In a bull market an asset absorbs these blows and keeps on grinding up, yet the constant flow of bad news has helped to crash the price, suggesting that it is having its desired effect. This isn’t a concrete sign that a bear market is imminent, but it is significant that for the first time in over a year bad news is having a negative impact on Bitcoin.
It’s also worth noting that there were other signs of a market top in recent weeks – the Coinbase app being top of the download charts, the world and his grandmother buying DOGE at $0.75, and grand targets for various coins even after they had already done hundreds or thousands of percent. These are the sorts of signs the crypto market saw at the very end of the 2017 bull market, not on the way up.
Technical analysis is another component that goes into a bear market calculation.
Investopedia states that an asset is in a bear market when it experiences “a decline of 20% or more over a sustained period of time—typically two months or more.” On April 13 Bitcoin hit $65,000, since when it has dropped 42% to its current price. This has taken seven weeks, so it’s too soon to tell whether the downtrend will be prolonged.
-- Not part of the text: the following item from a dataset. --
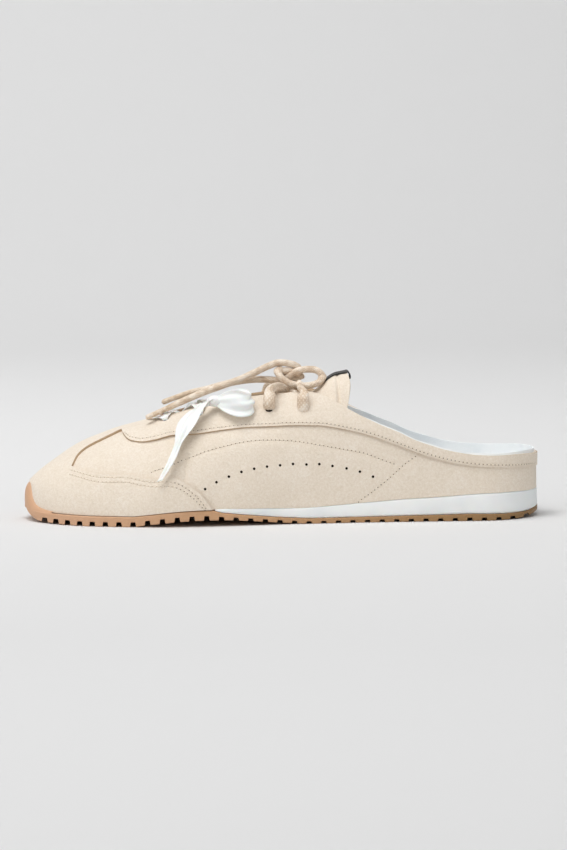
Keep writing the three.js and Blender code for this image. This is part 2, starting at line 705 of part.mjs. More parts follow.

One could argue that a 42% drop is equal to two months of 20% drops, but we know that Bitcoin moves faster than other markets, so a 40%+ drop might be considered the same as 20% in a regular market. There are several key levels to look out for to determine the medium term:
- Weekly close above $42,000 = likely immediate continuation of bull run
- Weekly close under $30,000 = likely mini-bear market before continuation
- Weekly close under $20,000 = likely long term bear market
These are of course not hard and fast rules, but they fit with the key support and resistance levels and typical bull run/bear market behavior.
Bear Market Status Will Become Clear Over Time
As we can see, Bitcoin is not currently in a bear market, but the next couple of weeks will go a long way to determining its medium- and long-term future. It’s clear that the narrative has turned against Bitcoin, but the fundamental and technical factors offer hope that this is just a natural correction after a recent high. For the sake of our portfolios, let’s hope this is just a short breather in a bigger cycle.